Honestly, unless you're dealing with the Morganites, this probably isn't a big issue. Unless you're seriously fiddling with the factions, only Morgan is likely to have anything close to a market economy in the early days of the colony. All the others will have a more communal approach to money. Energy credits are a means of exchange between colonies, not individuals.

Of course, once you get past a certain point, market economies will start developing, and this does become an issue. My suggestion would simply be to roll with it. After each timeskip, give the characters a good-size pool of points (10 or more), and tell the players that they can spend them on social advantages like Wealth, Rank, Status, etc. The points represent the particular means of social advancement that the characters are pursuing within their faction.

Quote:
Originally Posted by Pollux
Some guy could get them an update on what happened while they were sleeping and a mission briefing and they are good to go. But it feels very... static. As if the players were not involved in theire own life.
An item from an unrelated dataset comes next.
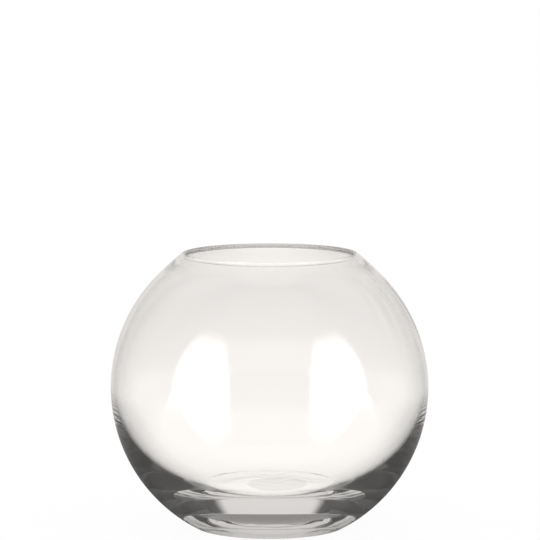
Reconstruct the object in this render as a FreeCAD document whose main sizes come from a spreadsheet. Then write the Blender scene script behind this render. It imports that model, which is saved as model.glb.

One way to do it would be to start each timeskip with a set mission, but then let the characters stay awake for some time after the immediate mission is finished. After all, if they're the trusted agent of the faction leader, it's in the faction leader's best interests to both keep them happy and loyal to the faction, and giving them some time to relax and enjoy themselves and to renew their ties to the faction does both. During their R&R times, other adventure types can be run - pursuing personal projects, problems for the faction that the characters discover on their own, and so forth.
If the characters are awake for 5 years or so at a time, that gives them time to find out about how the faction has changed since the last time, and build some connections to the new community. An interesting idea, depending on how much your players like roleplaying their daily lives, is to establish NPC relationships, either romantic or platonic, and then have them look in on those people after the next timeskip. Might be a cool idea to have a character in a romantic relationship find out that they have a child they didn't know about!